1. We will not break, or suspend, or impair, or whine about, communion with any other Churches of the Anglican Communion. If any other Church chooses to break communion with us, that’s their decision, for which they are responsible. We are very sorry about it, but we will not be codependent. All will always be welcome at our altars and in shared mission and ministry.
2. We will always be willing to discuss, in an “indaba” or other format, any issues or concerns that other Churches may have with us, or we with them.
3. The Churches and Dioceses of the Anglican Communion, and their Primates and Bishops, will always be in our prayers, through the Anglican Cycle of Prayer or other appropriate means.
4. We will continue to strive to support and share in the mission and ministry of the Gospel of Christ anywhere in the world to the extent that we are able and are invited to do so. It is our wish to maintain and to expand our large network of Companion Dioceses.
5. We will continue to seek closer cooperation and, as appropriate, full communion with non-Anglican Churches.
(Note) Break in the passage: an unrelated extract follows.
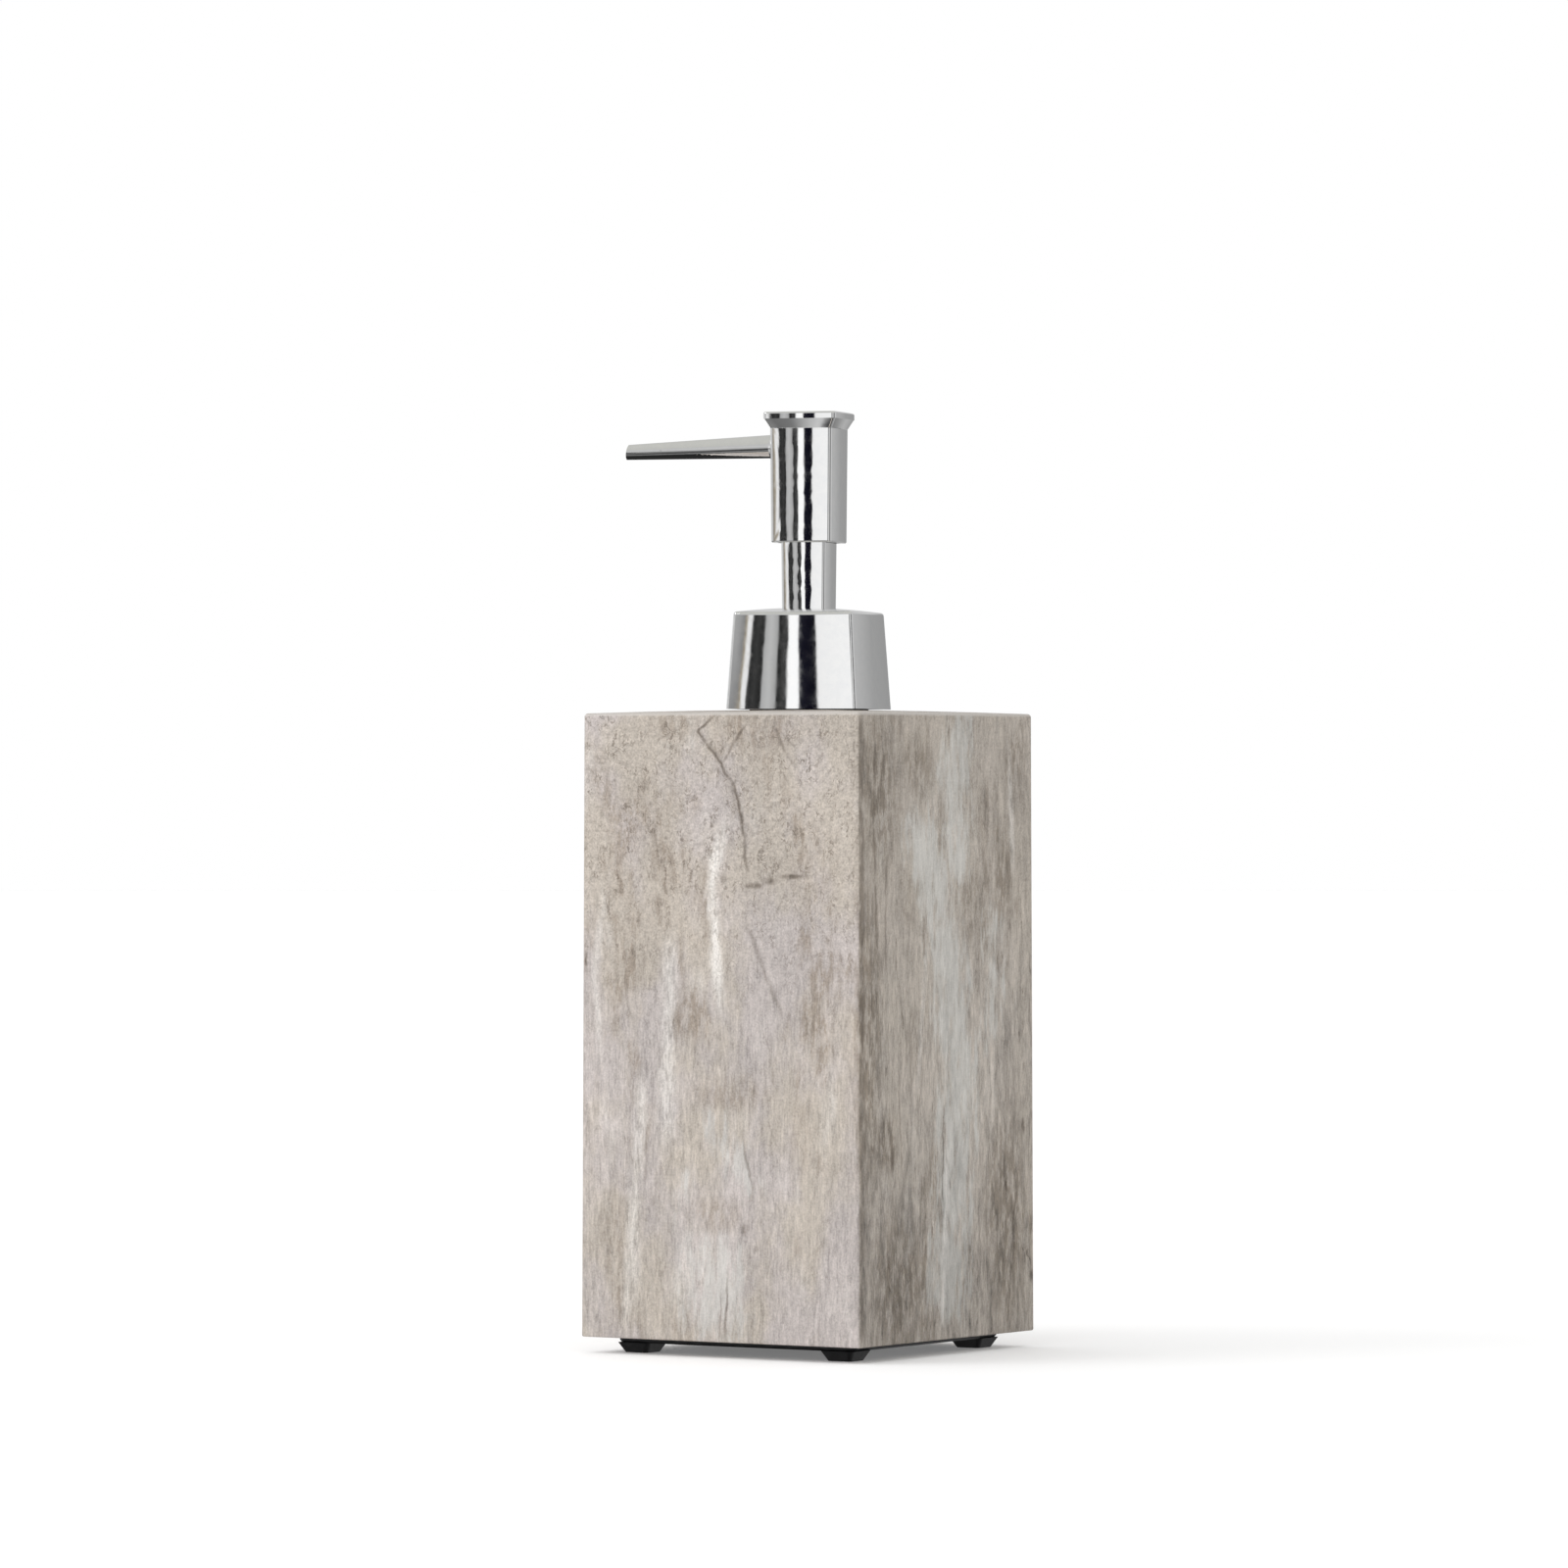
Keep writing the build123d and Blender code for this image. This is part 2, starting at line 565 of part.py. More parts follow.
def save(solid, name, yaw=0.0):
    part = Pos(AXIS_X, 0, 0) * Rot(0, 0, yaw) * solid
    part = part.solids()[0] if len(part.solids()) == 1 else part
    export_step(part, f"parts/{name}.step")
    box = part.bounding_box()
    print(f"{name:18s} solids {len(part.solids())} volume {part.volume:9.1f}", end=" ")
    print(f"x {box.min.X:7.2f} {box.max.X:7.2f} y {box.min.Y:7.2f} {box.max.Y:7.2f}", end=" ")
    print(f"z {box.min.Z:7.2f} {box.max.Z:7.2f}")


def main():
    os.makedirs("parts", exist_ok=True)
    save(vessel(), "vessel")
    save(neck_insert(), "neck_insert")
    save(base_plate(), "base_plate")
    for name, (x, y) in zip(("front_left", "front_right", "back_left", "back_right"), foot_places()):
        save(foot(x, y), f"foot_{name}")
    save(pump_housing(), "pump_housing")
    save(chaplet(), "chaplet")
    save(closure_gasket(), "closure_gasket")
    save(ball_cage(), "ball_cage")
    save(return_spring(), "return_spring")
    save(dip_tube(), "dip_tube")
    save(inlet_ball(), "inlet_ball")
    save(collar_shell(), "collar_shell", PUMP_YAW)
    save(screw_cap(), "screw_cap", PUMP_YAW)
    save(head_shell(), "head_shell", PUMP_YAW)
    save(head_core(), "head_core", PUMP_YAW)
    save(top_cap(), "top_cap", PUMP_YAW)
    save(spout(), "spout", PUMP_YAW)
    save(nozzle_liner(), "nozzle_liner", PUMP_YAW)
    save(stem_sleeve(), "stem_sleeve", PUMP_YAW)
    save(piston_rod(), "piston_rod", PUMP_YAW)
    save(piston(), "piston")
    save(piston_retainer(), "piston_retainer")
    save(outlet_ball(), "outlet_ball")


main()
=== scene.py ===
import json
import math

import bmesh
import bpy
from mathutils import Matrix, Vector


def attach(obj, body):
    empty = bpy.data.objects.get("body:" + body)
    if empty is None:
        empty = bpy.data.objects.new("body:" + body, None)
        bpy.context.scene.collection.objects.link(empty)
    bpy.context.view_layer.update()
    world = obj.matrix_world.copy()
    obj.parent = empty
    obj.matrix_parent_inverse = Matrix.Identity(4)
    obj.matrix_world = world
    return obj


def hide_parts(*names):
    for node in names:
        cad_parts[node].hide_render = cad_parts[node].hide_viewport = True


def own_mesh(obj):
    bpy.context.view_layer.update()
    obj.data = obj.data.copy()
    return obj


MM = 0.001
AXIS_X = 2.17 * MM
VESSEL_HALF = 35.75  # mm, middle of a side to the axis
SIDE = 2 * VESSEL_HALF
HEIGHT = 140.0  # mm, close to the vessel's top

# The camera stands level, at the picture's angle, and aims a little to the right of the axis.
CAMERA_AZIMUTH = math.radians(32.9)
CAMERA_DISTANCE = 1.8485
CAMERA_HEIGHT = 0.12375
CAMERA_ASIDE = -0.00547
CAMERA_LENS = 193.9

LIGHT_LEVEL = 0.88
LIGHT_LEAN = 0.34

SPRING_Z0 = 104.65 * MM
SPRING_Z1 = 124.75 * MM
SPRING_WIRE_R = 0.4 * MM
SPRING_MEAN_R = 4.05 * MM
SPRING_TURNS = 7.0

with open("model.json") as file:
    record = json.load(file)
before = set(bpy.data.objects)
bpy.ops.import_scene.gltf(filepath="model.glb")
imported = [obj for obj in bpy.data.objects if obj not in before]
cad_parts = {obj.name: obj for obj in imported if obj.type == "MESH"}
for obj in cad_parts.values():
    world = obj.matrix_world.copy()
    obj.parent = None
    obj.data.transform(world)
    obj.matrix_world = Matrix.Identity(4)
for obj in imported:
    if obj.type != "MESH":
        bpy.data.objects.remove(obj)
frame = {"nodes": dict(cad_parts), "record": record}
bpy.context.view_layer.update()


class Graph:
    """Short names for the shader nodes that the looks below are made of."""

    def __init__(self, tree):
        self.tree = tree
        tree.nodes.clear()

    def node(self, kind, **settings):
        made = self.tree.nodes.new("ShaderNode" + kind)
        for name, value in settings.items():
            setattr(made, name, value)
        return made

    def feed(self, socket, value):
        if isinstance(value, bpy.types.NodeSocket):
            self.tree.links.new(value, socket)
        else:
            socket.default_value = value

    def math(self, operation, *values, clamp=False):
        made = self.node("Math", operation=operation, use_clamp=clamp)
        for socket, value in zip(made.inputs, values):
            self.feed(socket, value)
        return made.outputs[0]

    def scaled(self, vector, x, y, z):
        made = self.node("VectorMath", operation="MULTIPLY")
        self.feed(made.inputs[0], vector)
        made.inputs[1].default_value = (x, y, z)
        return made.outputs[0]

    def moved(self, vector, x, y, z):
        made = self.node("VectorMath", operation="ADD")
        self.feed(made.inputs[0], vector)
        made.inputs[1].default_value = (x, y, z)
        return made.outputs[0]

    def parts(self, vector):
        made = self.node("SeparateXYZ")
        self.feed(made.inputs[0], vector)
        return made.outputs

    def joined(self, x, y, z):
        made = self.node("CombineXYZ")
        for socket, value in zip(made.inputs, (x, y, z)):
            self.feed(socket, value)
        return made.outputs[0]

    def step(self, value, start, end, low=0.0, high=1.0):
        """A soft step from low at start to high at end."""
        made = self.node("MapRange", interpolation_type="SMOOTHSTEP")
        for socket, number in zip(made.inputs, (value, start, end, low, high)):
            self.feed(socket, number)
        return made.outputs[0]

    def between(self, share, a, b):
        made = self.node("Mix", data_type="FLOAT")
        self.feed(made.inputs[0], share)
        self.feed(made.inputs[2], a)
        self.feed(made.inputs[3], b)
        return made.outputs[0]

    def between_vectors(self, share, a, b):
        made = self.node("Mix", data_type="VECTOR")
        self.feed(made.inputs[0], share)
        self.feed(made.inputs[4], a)
        self.feed(made.inputs[5], b)
        return made.outputs[1]

    def tint(self, share, a, b, blend="MIX"):
        made = self.node("Mix", data_type="RGBA", blend_type=blend)
        self.feed(made.inputs[0], share)
        self.feed(made.inputs[6], a)
        self.feed(made.inputs[7], b)
        return made.outputs[2]

    def noise(self, vector, scale, detail=2.0, roughness=0.5, distortion=0.0):
        made = self.node("TexNoise")
        self.feed(made.inputs["Vector"], vector)
        made.inputs["Scale"].default_value = scale
        made.inputs["Detail"].default_value = detail
        made.inputs["Roughness"].default_value = roughness
        made.inputs["Distortion"].default_value = distortion
        return made.outputs["Fac"]

    def ramp(self, value, stops):
        made = self.node("ValToRGB")
        self.feed(made.inputs[0], value)
        elements = made.color_ramp.elements
        while len(elements) < len(stops):
            elements.new(1.0)
        for element, (place, colour) in zip(elements, stops):
            element.position = place
            element.color = colour
        return made.outputs[0]

    def curve(self, value, points, bent=False):
        """A line through (value, height) points, both from 0 to 1."""
        made = self.node("FloatCurve")
        self.feed(made.inputs["Value"], value)
        line = made.mapping.curves[0]
        for _ in points[2:]:
            line.points.new(0.5, 0.5)
        for point, place in zip(line.points, sorted(points)):
            point.location = place
            point.handle_type = "AUTO_CLAMPED" if bent else "VECTOR"
        made.mapping.update()
        return made.outputs[0]

    def bump(self, height, distance, strength):
        made = self.node("Bump")
        made.inputs["Strength"].default_value = strength
        made.inputs["Distance"].default_value = distance
        self.feed(made.inputs["Height"], height)
        return made.outputs[0]

    def surface(self, **inputs):
        """The material's shader. Each name is an input, with _ for a space."""
        shader = self.node("BsdfPrincipled")
        for name, value in inputs.items():
            self.feed(shader.inputs[name.replace("_", " ")], value)
        out = self.node("OutputMaterial")
        self.tree.links.new(shader.outputs[0], out.inputs[0])
        return shader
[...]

We presently are in full communion with the Evangelical Lutheran Church in America and with the Moravian Church in North America. Discussions toward full communion are underway with the United Methodist Church and the Presbyterian Church (USA). Like Anglican Churches generally, we are in full communion with the Old Catholic Churches in Europe (the Union of Utrecht), the Mar Thoma Syrian Church of India, and the Philippine Independent Church. (We grieve that we are no longer in communion with the Polish National Catholic Church in the United States; this was terminated in 1978 by the PNCC over the ordination of women to the priesthood.) The Episcopal Church is not a signatory to the Porvoo Agreement, which establishes communion between the Anglican Churches in the Atlantic Isles and in the Iberian Peninsula, and most Lutheran Churches in the Baltic Sea area and Iceland; we were not invited to do so, as Porvoo is a geographically regional Communion limited to (mostly) northern Europe. (Should the Porvoo Communion wish to expand across the Atlantic, I am sure we would consider it.)